Short problem
Please give the data below again in full, exactly as it stands.

((

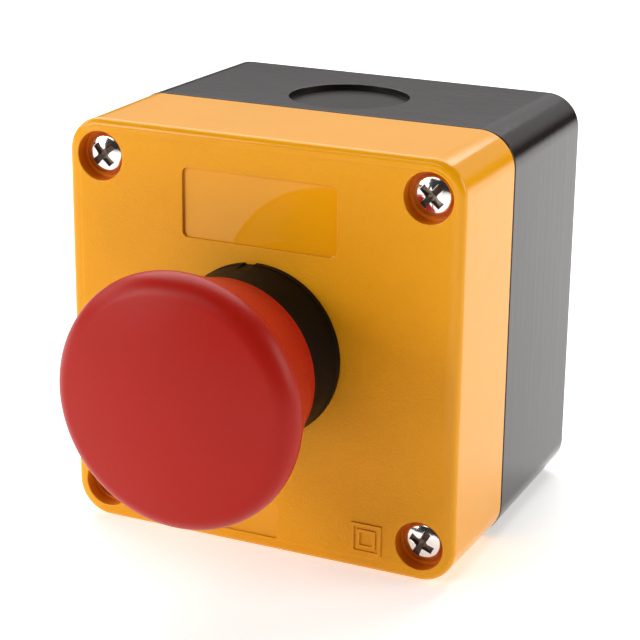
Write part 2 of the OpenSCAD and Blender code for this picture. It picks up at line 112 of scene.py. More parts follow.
class Shell:
    """One closed surface, gathered patch by patch."""

    def __init__(self):
        self.bm = bmesh.new()
        self.known = {}

    def vertex(self, p):
        key = tuple(round(c, 4) for c in p)
        if key not in self.known:
            self.known[key] = self.bm.verts.new(place(*p))
        return self.known[key]

    def face(self, points, mat=0):
        corners = []
        for p in points:
            v = self.vertex(p)
            if v not in corners:
                corners.append(v)
        if len(corners) < 3:
            return
        if self.bm.faces.get(corners) is None:
            f = self.bm.faces.new(corners)
            f.material_index = mat
            f.smooth = True

    def loft(self, loops, mat=0, skip=()):
        """Quads between each loop and the next; skip holds the positions along the loop to leave open."""
        for a, b in zip(loops, loops[1:]):
            for i in range(len(a)):
                if i not in skip:
                    j = (i + 1) % len(a)
                    self.face([a[i], a[j], b[j], b[i]], mat)

    def fill(self, outer, holes=(), mat=0, flat=(0, 1)):
        """A flat patch with holes. flat names the two coordinates to work it out in."""
        rings = [list(outer), *[list(h) for h in holes]]
        every = [p for ring in rings for p in ring]
        plan = [[(p[flat[0]], p[flat[1]]) for p in ring] for ring in rings]
        edges, start = [], 0
        for ring in rings:
            edges += [(start + i, start + (i + 1) % len(ring)) for i in range(len(ring))]
            start += len(ring)
        done = geometry.delaunay_2d_cdt([Vector(p) for ring in plan for p in ring], edges, [], 0, 1e-6)
        spots = [every[came[0]] for came in done[3]]
        for tri in done[2]:
            middle = [sum(done[0][i][k] for i in tri) / 3 for k in (0, 1)]
            if inside(middle, plan[0]) and not any(inside(middle, hole) for hole in plan[1:]):
                self.face([spots[i] for i in tri], mat)

    def piece(self, name, materials, body, slot, *nodes, sharp=35):
        bm = self.bm
        bmesh.ops.remove_doubles(bm, verts=bm.verts, dist=2e-6)
        bmesh.ops.dissolve_degenerate(bm, edges=bm.edges, dist=1e-7)
        bmesh.ops.recalc_face_normals(bm, faces=bm.faces)
        for e in bm.edges:
            e.smooth = len(e.link_faces) == 2 and e.calc_face_angle(0) < math.radians(sharp)
        open_edges = sum(len(e.link_faces) != 2 for e in bm.edges)
        if open_edges:
            print(f"{name}: {open_edges} open edges")
        mesh = bpy.data.meshes.new(name)
        bm.to_mesh(mesh)
        bm.free()
        obj = bpy.data.objects.new(name, mesh)
        bpy.context.collection.objects.link(obj)
        for m in materials:
            mesh.materials.append(m)
        even = obj.modifiers.new("even shading", "WEIGHTED_NORMAL")
        even.mode = "FACE_AREA"
        even.keep_sharp = True
        shaded = bpy.data.meshes.new_from_object(obj.evaluated_get(bpy.context.evaluated_depsgraph_get()))
        obj.modifiers.clear()
        obj.data = shaded
        shaded.name = name
        bpy.data.meshes.remove(mesh)
        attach(obj, body)
        if nodes:
            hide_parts(*nodes)
        return obj


def quarter(steps=ROUND_STEPS):
    """Sine and 1 - cosine of a quarter turn, to sweep a rounded edge."""
    for i in range(steps + 1):
        a = math.pi / 2 * i / steps
        yield math.sin(a), 1 - math.cos(a)


def sunk(shape, z, depth, rim, foot):
    """Loops from a flat face at z over a rounded rim and down a wall to a rounded foot.

    shape(d) is the opening's outline grown by d.
    """
    loops = [at_z(shape(rim * (1 - s)), z - rim * c) for s, c in quarter()]
    return loops + [at_z(shape(-foot * c), z - depth + foot * (1 - s)) for s, c in quarter()]


def raised(shape, z, height, edge):
    """Loops from a flat face at z up a wall and over a rounded edge, inwards."""
    return [at_z(shape(0), z)] + [at_z(shape(-edge * c), z + height - edge * (1 - s)) for s, c in quarter()]


# ---- materials ----

def node_material(name, colour, roughness, **sockets):
    m = bpy.data.materials.new(name)
    m.use_nodes = True
    shader = m.node_tree.nodes["Principled BSDF"]
    shader.inputs["Base Color"].default_value = (*colour, 1)
    shader.inputs["Roughness"].default_value = roughness
    for key, value in sockets.items():
        shader.inputs[key.replace("_", " ")].default_value = value
    return m, m.node_tree, shader


def link(tree, a, b):
    tree.links.new(a, b)


def node(tree, kind, **values):
    n = tree.nodes.new(kind)
    for key, value in values.items():
        if key in n.inputs:
            n.inputs[key].default_value = value
        else:
            setattr(n, key, value)
    return n


def coordinates(tree, scale=(1, 1, 1)):
    place_node = tree.nodes.new("ShaderNodeTexCoord")
    mapping = tree.nodes.new("ShaderNodeMapping")
    mapping.inputs["Scale"].default_value = scale
    link(tree, place_node.outputs["Object"], mapping.inputs["Vector"])
    return mapping.outputs["Vector"]


def noise(tree, scale, detail=2.0, stretch=(1, 1, 1), rough=0.5):
    n = node(tree, "ShaderNodeTexNoise", Scale=scale, Detail=detail, Roughness=rough)
    link(tree, coordinates(tree, stretch), n.inputs["Vector"])
    return n.outputs["Fac"]


def ranged(tree, value, low, high, frm=(0, 1)):
    n = tree.nodes.new("ShaderNodeMapRange")
    for key, v in (("From Min", frm[0]), ("From Max", frm[1]), ("To Min", low), ("To Max", high)):
        n.inputs[key].default_value = v
    link(tree, value, n.inputs["Value"])
    return n.outputs["Result"]


def shades(tree, value, dark, light):
    ramp = tree.nodes.new("ShaderNodeValToRGB")
    ramp.color_ramp.elements[0].color = (*dark, 1)
    ramp.color_ramp.elements[1].color = (*light, 1)
    ramp.color_ramp.elements[0].position = 0.3
    ramp.color_ramp.elements[1].position = 0.7
    link(tree, value, ramp.inputs["Fac"])
    return ramp.outputs["Color"]


def bumps(tree, shader, *layers):
    """layers are (height output, strength, distance in metres), stacked in order."""
    before = None
    for height, strength, distance in layers:
        b = node(tree, "ShaderNodeBump", Strength=strength, Distance=distance)
        link(tree, height, b.inputs["Height"])
        if before:
            link(tree, before, b.inputs["Normal"])
        before = b.outputs["Normal"]
    link(tree, before, shader.inputs["Normal"])


def tinted(colour, share):
    return tuple(min(1, c * share) for c in colour)


DRIFT_SCALE, FINE_SCALE = 60, 900  # of the noises, per metre


def colour_drift(tree, shader, colour, spread):
    drift = noise(tree, DRIFT_SCALE, 3)
    shaded = shades(tree, drift, tinted(colour, 1 - spread), tinted(colour, 1 + spread))
    link(tree, shaded, shader.inputs["Base Color"])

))

Answer to the exercise
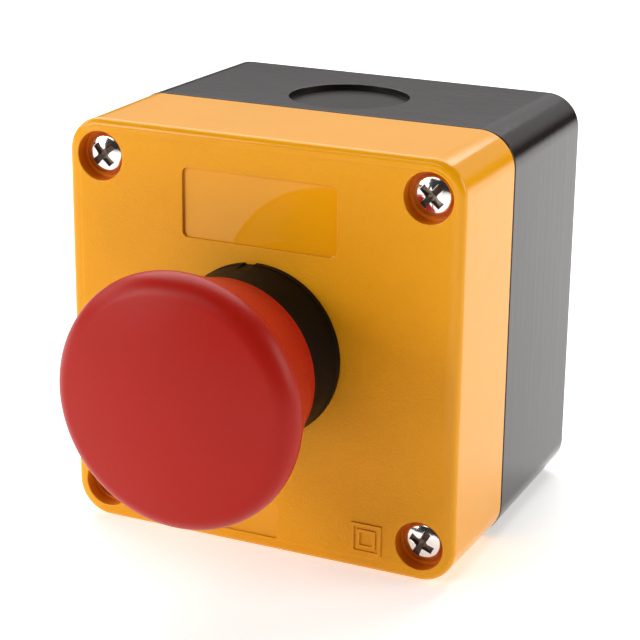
Write part 2 of the OpenSCAD and Blender code for this picture. It picks up at line 112 of scene.py. More parts follow.
class Shell:
    """One closed surface, gathered patch by patch."""

    def __init__(self):
        self.bm = bmesh.new()
        self.known = {}

    def vertex(self, p):
        key = tuple(round(c, 4) for c in p)
        if key not in self.known:
            self.known[key] = self.bm.verts.new(place(*p))
        return self.known[key]

    def face(self, points, mat=0):
        corners = []
        for p in points:
            v = self.vertex(p)
            if v not in corners:
                corners.append(v)
        if len(corners) < 3:
            return
        if self.bm.faces.get(corners) is None:
            f = self.bm.faces.new(corners)
            f.material_index = mat
            f.smooth = True

    def loft(self, loops, mat=0, skip=()):
        """Quads between each loop and the next; skip holds the positions along the loop to leave open."""
        for a, b in zip(loops, loops[1:]):
            for i in range(len(a)):
                if i not in skip:
                    j = (i + 1) % len(a)
                    self.face([a[i], a[j], b[j], b[i]], mat)

    def fill(self, outer, holes=(), mat=0, flat=(0, 1)):
        """A flat patch with holes. flat names the two coordinates to work it out in."""
        rings = [list(outer), *[list(h) for h in holes]]
        every = [p for ring in rings for p in ring]
        plan = [[(p[flat[0]], p[flat[1]]) for p in ring] for ring in rings]
        edges, start = [], 0
        for ring in rings:
            edges += [(start + i, start + (i + 1) % len(ring)) for i in range(len(ring))]
            start += len(ring)
        done = geometry.delaunay_2d_cdt([Vector(p) for ring in plan for p in ring], edges, [], 0, 1e-6)
        spots = [every[came[0]] for came in done[3]]
        for tri in done[2]:
            middle = [sum(done[0][i][k] for i in tri) / 3 for k in (0, 1)]
            if inside(middle, plan[0]) and not any(inside(middle, hole) for hole in plan[1:]):
                self.face([spots[i] for i in tri], mat)

    def piece(self, name, materials, body, slot, *nodes, sharp=35):
        bm = self.bm
        bmesh.ops.remove_doubles(bm, verts=bm.verts, dist=2e-6)
        bmesh.ops.dissolve_degenerate(bm, edges=bm.edges, dist=1e-7)
        bmesh.ops.recalc_face_normals(bm, faces=bm.faces)
        for e in bm.edges:
            e.smooth = len(e.link_faces) == 2 and e.calc_face_angle(0) < math.radians(sharp)
        open_edges = sum(len(e.link_faces) != 2 for e in bm.edges)
        if open_edges:
            print(f"{name}: {open_edges} open edges")
        mesh = bpy.data.meshes.new(name)
        bm.to_mesh(mesh)
        bm.free()
        obj = bpy.data.objects.new(name, mesh)
        bpy.context.collection.objects.link(obj)
        for m in materials:
            mesh.materials.append(m)
        even = obj.modifiers.new("even shading", "WEIGHTED_NORMAL")
        even.mode = "FACE_AREA"
        even.keep_sharp = True
        shaded = bpy.data.meshes.new_from_object(obj.evaluated_get(bpy.context.evaluated_depsgraph_get()))
        obj.modifiers.clear()
        obj.data = shaded
        shaded.name = name
        bpy.data.meshes.remove(mesh)
        attach(obj, body)
        if nodes:
            hide_parts(*nodes)
        return obj


def quarter(steps=ROUND_STEPS):
    """Sine and 1 - cosine of a quarter turn, to sweep a rounded edge."""
    for i in range(steps + 1):
        a = math.pi / 2 * i / steps
        yield math.sin(a), 1 - math.cos(a)


def sunk(shape, z, depth, rim, foot):
    """Loops from a flat face at z over a rounded rim and down a wall to a rounded foot.

    shape(d) is the opening's outline grown by d.
    """
    loops = [at_z(shape(rim * (1 - s)), z - rim * c) for s, c in quarter()]
    return loops + [at_z(shape(-foot * c), z - depth + foot * (1 - s)) for s, c in quarter()]


def raised(shape, z, height, edge):
    """Loops from a flat face at z up a wall and over a rounded edge, inwards."""
    return [at_z(shape(0), z)] + [at_z(shape(-edge * c), z + height - edge * (1 - s)) for s, c in quarter()]


# ---- materials ----

def node_material(name, colour, roughness, **sockets):
    m = bpy.data.materials.new(name)
    m.use_nodes = True
    shader = m.node_tree.nodes["Principled BSDF"]
    shader.inputs["Base Color"].default_value = (*colour, 1)
    shader.inputs["Roughness"].default_value = roughness
    for key, value in sockets.items():
        shader.inputs[key.replace("_", " ")].default_value = value
    return m, m.node_tree, shader


def link(tree, a, b):
    tree.links.new(a, b)


def node(tree, kind, **values):
    n = tree.nodes.new(kind)
    for key, value in values.items():
        if key in n.inputs:
            n.inputs[key].default_value = value
        else:
            setattr(n, key, value)
    return n


def coordinates(tree, scale=(1, 1, 1)):
    place_node = tree.nodes.new("ShaderNodeTexCoord")
    mapping = tree.nodes.new("ShaderNodeMapping")
    mapping.inputs["Scale"].default_value = scale
    link(tree, place_node.outputs["Object"], mapping.inputs["Vector"])
    return mapping.outputs["Vector"]


def noise(tree, scale, detail=2.0, stretch=(1, 1, 1), rough=0.5):
    n = node(tree, "ShaderNodeTexNoise", Scale=scale, Detail=detail, Roughness=rough)
    link(tree, coordinates(tree, stretch), n.inputs["Vector"])
    return n.outputs["Fac"]


def ranged(tree, value, low, high, frm=(0, 1)):
    n = tree.nodes.new("ShaderNodeMapRange")
    for key, v in (("From Min", frm[0]), ("From Max", frm[1]), ("To Min", low), ("To Max", high)):
        n.inputs[key].default_value = v
    link(tree, value, n.inputs["Value"])
    return n.outputs["Result"]


def shades(tree, value, dark, light):
    ramp = tree.nodes.new("ShaderNodeValToRGB")
    ramp.color_ramp.elements[0].color = (*dark, 1)
    ramp.color_ramp.elements[1].color = (*light, 1)
    ramp.color_ramp.elements[0].position = 0.3
    ramp.color_ramp.elements[1].position = 0.7
    link(tree, value, ramp.inputs["Fac"])
    return ramp.outputs["Color"]


def bumps(tree, shader, *layers):
    """layers are (height output, strength, distance in metres), stacked in order."""
    before = None
    for height, strength, distance in layers:
        b = node(tree, "ShaderNodeBump", Strength=strength, Distance=distance)
        link(tree, height, b.inputs["Height"])
        if before:
            link(tree, before, b.inputs["Normal"])
        before = b.outputs["Normal"]
    link(tree, before, shader.inputs["Normal"])


def tinted(colour, share):
    return tuple(min(1, c * share) for c in colour)


DRIFT_SCALE, FINE_SCALE = 60, 900  # of the noises, per metre


def colour_drift(tree, shader, colour, spread):
    drift = noise(tree, DRIFT_SCALE, 3)
    shaded = shades(tree, drift, tinted(colour, 1 - spread), tinted(colour, 1 + spread))
    link(tree, shaded, shader.inputs["Base Color"])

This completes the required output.